Der Armeegeneral Pazuello, der ohne jegliche Erfahrung im Gesundheitsbereich in das Amt berufen wurde und besonders loyal gegenüber Bolsonaro gewesen war, könnte eine der wichtigsten Stimmen vor dem Untersuchungsausschuss sein. "Wenn Pazuello die Informationen weitergibt, die er als Gesundheitsminister auf dem Höhepunkt der
Krise erhalten hat, wäre das politisch höchst relevant", sagt der Juraprofessor Wallace Corbo vom brasilianischen Think-Tank Fundação Getúlio Vargas. Allerdings habe Pazuello das Recht, die Aussage zu verweigern, um sich nicht selbst zu belasten. "Wenn er sich entscheidet, nicht auszusagen, kann die Kommission immer noch sein Verhalten als Gesundheitsminister auswerten. Und das könnte für sich selbst sprechen", sagt Corbo.
Die Kommission hat die gleichen Ermittlungskompetenzen wie ein Richter. Das bedeutet, sie kann unter anderem Zeugen befragen und Informationen und Dokumente von öffentlichen Stellen verlangen. Ein Urteil fällen oder Verhaftungen anordnen kann sie allerdings nicht. Ihre Aufgabe ist es lediglich, Indizien zu sammeln und sie, wenn nötig, an die Justiz weiterzureichen.
Wenngleich es auf dem Papier so aussieht, dass solche Untersuchungen wenig bewirken können, haben sie durchaus das Potenzial, "die Politik zu erschüttern", sagt Jurist Corbo.
Im schlimmsten Fall für die Regierung könnte die Kommission zu dem Ergebnis kommen, dass Bolsonaro, seine Regierung oder beide verantwortlich für die Zuspitzung der CoronaKrise sind. Die entsprechenden Stellen könnten dann strafrechtliche Verfahren einleiten und die Abgeordneten könnten einen der vielen bereits gestellten Anträge auf ein Amtsenthebungsverfahren gegen Präsident Jair Bolsonaro ins Rollen bringen.
Doch selbst, wenn es so weit nicht kommt, könnte die Untersuchung Bolsonaros Image vor der Präsidentschaftswahl 2022 schaden: "Solche Verfahren sind für die Öffentlichkeit zugänglich, deshalb erzeugen sie große Sichtbarkeit - manchmal mehr als Gerichtsverfahren, bei denen viele Informationen vertraulich sind", erklärt Corbo.

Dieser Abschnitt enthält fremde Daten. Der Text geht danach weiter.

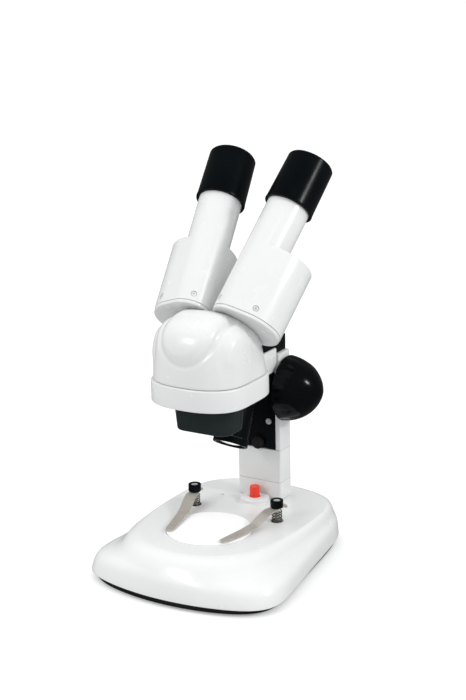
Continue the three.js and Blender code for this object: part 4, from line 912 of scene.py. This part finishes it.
for side, sx in (("left", -1), ("right", 1)):
    M4 = tube_matrix(sx)
    body = f"ocular_{side}"
    rows = [hull_loop(sx, -DRUM_BOTTOM, 0.25), hull_loop(sx, -DRUM_BOTTOM + 0.25, 0.0)]
    rows.append(hull_loop(sx, -(DRUM_TOP + DRUM_BOTTOM) / 2, 0.0))
    for k in range(8):
        a = math.pi / 2 * (1 - k / 7)
        rows.append(hull_loop(sx, -DRUM_TOP - 1.3 * (1 - math.cos(a)), 1.3 * (1 - math.sin(a))))
    hous = loft("hs", rows)
    tube = lathe("tb", fillet([(0, -DRUM_BOTTOM + 1.0), (TUBE_R, -DRUM_BOTTOM + 1.0), (TUBE_R, -20.0, 0.6), (0, -20.0)], 0.5), 160)
    boolean(hous, [tube], "UNION")
    inner = loft("in", [hull_loop(sx, -DRUM_BOTTOM - 1, 2.4), hull_loop(sx, -DRUM_TOP - 3, 2.4)])
    bore = lathe("br", [(0, -DRUM_TOP - 10), (12.9, -DRUM_TOP - 10), (12.9, 0), (0, 0)], 96)
    boolean(hous, [inner, bore])
    # screw seats round the lower edge
    seats, screws = [], []
    for ang in ((-128, -52, 30, 150) if sx > 0 else (-128, -52, 30, 150)):
        a = math.radians(ang)
        o = hull_outline(sx, 0.0)
        c = np.array([sx * DRUM_X * 0.6, DRUM_Y * 0.6])
        d = np.array([math.cos(a), math.sin(a)])
        q = o - c
        k = int(np.argmax((q @ d) / np.linalg.norm(q, axis=1)))
        p = o[k]
        t = o[(k + 2) % len(o)] - o[k - 2]
        nn = np.array([t[1], -t[0]])
        nn /= np.linalg.norm(nn)
        R = Matrix(((0, 0, nn[0]), (0, 0, nn[1]), (0, 0, 0))).to_3x3()
        zax = Vector((nn[0], nn[1], 0))
        xax = Vector((0, 0, 1))
        yax = zax.cross(xax)
        mm = Matrix((xax, yax, zax)).transposed().to_4x4()
        mm.translation = Vector((p[0], p[1], -DRUM_BOTTOM + 5.0)) * MM
        seats.append(transform(lathe("se", [(0, -1.1), (2.1, -1.1), (2.25, 3.0), (0, 3.0)], 40), M4 @ mm))
        sc = lathe("sc", fillet([(0, -1.6), (1.8, -1.6), (1.8, -0.32), (1.0, -0.16), (0, -0.14)], 0.2, 4), 40)
        boolean(sc, [block("x1", (-0.2, -0.75, -0.9), (0.2, 0.75, 1)), block("x2", (-0.75, -0.2, -0.9), (0.75, 0.2, 1))])
        transform(sc, M4 @ mm)
        screws.append(sc)
    transform(hous, M4)
    boolean(hous, seats)
    hous.name = f"ocular_shell_{side}"
    finish_piece(hous, WHITE_HEAD, body, [f"prism_housing_{side}"], 35)
    for i, sc in enumerate(screws):
        sc.name = f"housing_screw_{side}_{i + 1}"
        finish_piece(sc, PLATED, body)
    rows = []
    for k in range(6):
        a = math.pi / 2 * k / 5
        rows.append(hull_loop(sx, -COVER_BOTTOM + 0.8 * (1 - math.cos(a)), 0.3 + 0.8 * (1 - math.sin(a))))
    rows.append(hull_loop(sx, -DRUM_BOTTOM - 0.3, 0.3))
    cov = loft("cv", rows)
    hole = place(lathe("ho", [(0, -COVER_BOTTOM - 3), (7.3, -COVER_BOTTOM - 3), (7.3, -DRUM_BOTTOM + 3), (0, -DRUM_BOTTOM + 3)], 64), sx * PIVOT_X, PIVOT_Y, 0)
    boolean(cov, [hole])
    transform(cov, M4)
    cov.name = f"ocular_cover_{side}"
    finish_piece(cov, WHITE_HEAD, body, [f"prism_cover_{side}"], 35)
    prof = fillet(
        [
            (15.5, -CAP_LEN, 0),
            (CAP_R_BOT - 0.1, -CAP_LEN, 0.35),
            (CAP_R_BOT, -CAP_LEN + 1.3, 0.3),
            (CAP_R_BOT - 0.25, -CAP_LEN + 1.6, 0.3),
            (CAP_R_TOP + 0.02, -1.4, 1.0),
            (CAP_R_TOP - 1.1, 0, 0.9),
            (CAP_R_TOP - 2.4, -0.25, 0.8),
            (11.4, -0.4, 0.9),
            (10.2, -2.4, 0.6),
            (9.2, -5.2, 0.3),
            (11.2, -5.4, 0),
            (11.2, -50, 0),
            (12.6, -50, 0.3),
            (12.6, -19, 0),
            (15.5, -19, 0),
        ],
        0.4,
        6,
        True,
    )
    cap = lathe(f"eyepiece_hood_{side}", prof, 160, closed=True)
    finish_piece(transform(cap, M4), SATIN, f"eyepiece_{side}", [f"eyepiece_{side}"], 35)
    el = lathe(f"eye_glass_{side}", [(0, -9.6), (3, -9.5), (6, -9.2), (9, -8.6), (10.9, -8.0), (10.9, -6.6), (9, -6.25), (6, -5.95), (3, -5.78), (0, -5.7)], 96)
    finish_piece(transform(el, M4), LENS, f"eyepiece_{side}", [f"eye_lens_{side}"], 50)

# ------------------------------------------------------------------ CAD nodes that stay: materials and softened edges
KEEP = {
    SATIN: ["focus_carriage"],
    MATTE: ["battery_box", "battery_door", "switch_body"],
    RUBBER: ["foot_front_left", "foot_front_right", "foot_rear_left", "foot_rear_right", "carriage_bumper"],
    SCREW: [n for n in NODES if n.startswith(("base_screw", "pillar_bolt", "channel_screw", "carriage_screw", "head_screw", "focus_shaft", "clip_post"))],
    BRASS: ["focus_pinion", "focus_rack", "shaft_bush_left", "shaft_bush_right"],
    PRISM: ["porro_prism_left", "porro_prism_right"],
}
for mat, names in KEEP.items():
    for n in names:
        ob = NODES[n]
        ob.data.materials.clear()
        ob.data.materials.append(mat)
soften(NODES["focus_carriage"], 0.35, 40, 3)

# ------------------------------------------------------------------ floor, light, camera
floor_mesh = bpy.data.meshes.new("floor")
R = 30.0
ring_v = [(R * math.cos(2 * math.pi * i / 96), R * math.sin(2 * math.pi * i / 96), -0.0002) for i in range(96)]
floor_mesh.from_pydata(ring_v, [], [tuple(range(96))])
floor = bpy.data.objects.new("floor", floor_mesh)
scene.collection.objects.link(floor)
fmat, fnt, fb = nodes_of("floor_paper")
fn = noise_node(fnt, 8.0, 3.0)
fnt.links.new(mix_colour(fnt, fn, (0.765, 0.77, 0.775), (0.755, 0.76, 0.765)), fb.inputs["Base Color"])
fb.inputs["Roughness"].default_value = 0.55
fb.inputs["Specular IOR Level"].default_value = 0.2
fb.inputs["Emission Color"].default_value = (1.0, 1.0, 1.0, 1)
flp = fnt.nodes.new("ShaderNodeLightPath")
glow = ramp(fnt, flp.outputs["Is Camera Ray"], 0.0, 0.29)
fnt.links.new(glow, fb.inputs["Emission Strength"])
floor.data.materials.append(fmat)
floor.visible_glossy = False

world = bpy.data.worlds.new("studio")
scene.world = world
world.use_nodes = True
wn = world.node_tree
wn.nodes.clear()
wo = wn.nodes.new("ShaderNodeOutputWorld")
lp = wn.nodes.new("ShaderNodeLightPath")
layers = []
for strength in (0.64, 0.13, 1.0):
    bg = wn.nodes.new("ShaderNodeBackground")
    bg.inputs["Color"].default_value = (1.0, 1.0, 1.0, 1)
    bg.inputs["Strength"].default_value = strength
    layers.append(bg.outputs[0])
mix_g = wn.nodes.new("ShaderNodeMixShader")
wn.links.new(lp.outputs["Is Glossy Ray"], mix_g.inputs[0])
wn.links.new(layers[0], mix_g.inputs[1])
wn.links.new(layers[1], mix_g.inputs[2])
mix_c = wn.nodes.new("ShaderNodeMixShader")
wn.links.new(lp.outputs["Is Camera Ray"], mix_c.inputs[0])
wn.links.new(mix_g.outputs[0], mix_c.inputs[1])
wn.links.new(layers[2], mix_c.inputs[2])
wn.links.new(mix_c.outputs[0], wo.inputs[0])


def softbox(name, loc, target, size, power, size_y=None, colour=(1, 1, 1)):
    data = bpy.data.lights.new(name, "AREA")
    data.shape = "RECTANGLE" if size_y else "SQUARE"
    data.size = size
    if size_y:
        data.size_y = size_y
    data.energy = power
    data.color = colour
    data.cycles.max_bounces = 0
    ob = bpy.data.objects.new(name, data)
    scene.collection.objects.link(ob)
    ob.location = loc
    ob.rotation_mode = "QUATERNION"
    ob.rotation_quaternion = (Vector(target) - Vector(loc)).to_track_quat("-Z", "Y")
    return ob


def wash(name, direction, energy, angle):
    """Very soft parallel light from the given side."""
    data = bpy.data.lights.new(name, "SUN")
    data.energy = energy
    data.angle = math.radians(angle)
    ob = bpy.data.objects.new(name, data)
    scene.collection.objects.link(ob)
    ob.rotation_mode = "QUATERNION"
    ob.rotation_quaternion = Vector([-v for v in direction]).to_track_quat("-Z", "Y")
    ob.visible_glossy = False
    return ob


wash("wash_left", (-0.62, -0.08, 0.78), 0.97, 60)
wash("wash_right", (0.70, -0.16, 0.70), 0.56, 60)
wash("wash_back", (0.15, 0.55, 0.82), 0.46, 60)
softbox("side", (1.15, 0.10, 0.78), (0, 0, 0.15), 0.13, 4.6, 0.20)
softbox("front", (-0.62, -1.20, 0.62), (0, 0, 0.16), 0.34, 0.5)
softbox("key", (-0.45, -1.11, 0.83), (0, 0, 0.19), 0.32, 3.2)

cam_data = bpy.data.cameras.new("camera")
cam = bpy.data.objects.new("camera", cam_data)
scene.collection.objects.link(cam)
scene.camera = cam
cam_data.lens = 81.85
cam_data.sensor_width = 36.0
cam_data.clip_start, cam_data.clip_end = 0.05, 100.0
right = Vector((0.85866405, 0.51213947, -0.02022911)).normalized()
back = Vector((0.4971562, -0.82264735, 0.27583881)).normalized()
up = back.cross(right).normalized()
right = up.cross(back).normalized()
cm = Matrix((right, up, back)).transposed().to_4x4()
cm.translation = Vector((549.686, -872.682 - 24.7, 424.33 + 33.0)) * MM
cam.matrix_world = cm

scene.view_settings.view_transform = "Standard"
scene.view_settings.look = "None"
scene.view_settings.exposure = 0.0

Zudem dürften gerade diese Ermittlungen ein großes, öffentliches Interesse erzeugen, weil es um ein "greifbares" Problem gehe, sagt die Politikwissenschaftlerin Magna Inácio von der Bundesuniversität von Minas Gerais. Viele solche Verfahren verliefen nahezu unbemerkt von den Brasilianern, weil es zum Beispiel um den Kauf einer Ölraffinerie in den USA geht. "In dieser Untersuchung geht es um etwas, das die Menschen selbst erlebt haben", sagt Inácio. "Die Debatte hat großes Mobilisierungspotenzial."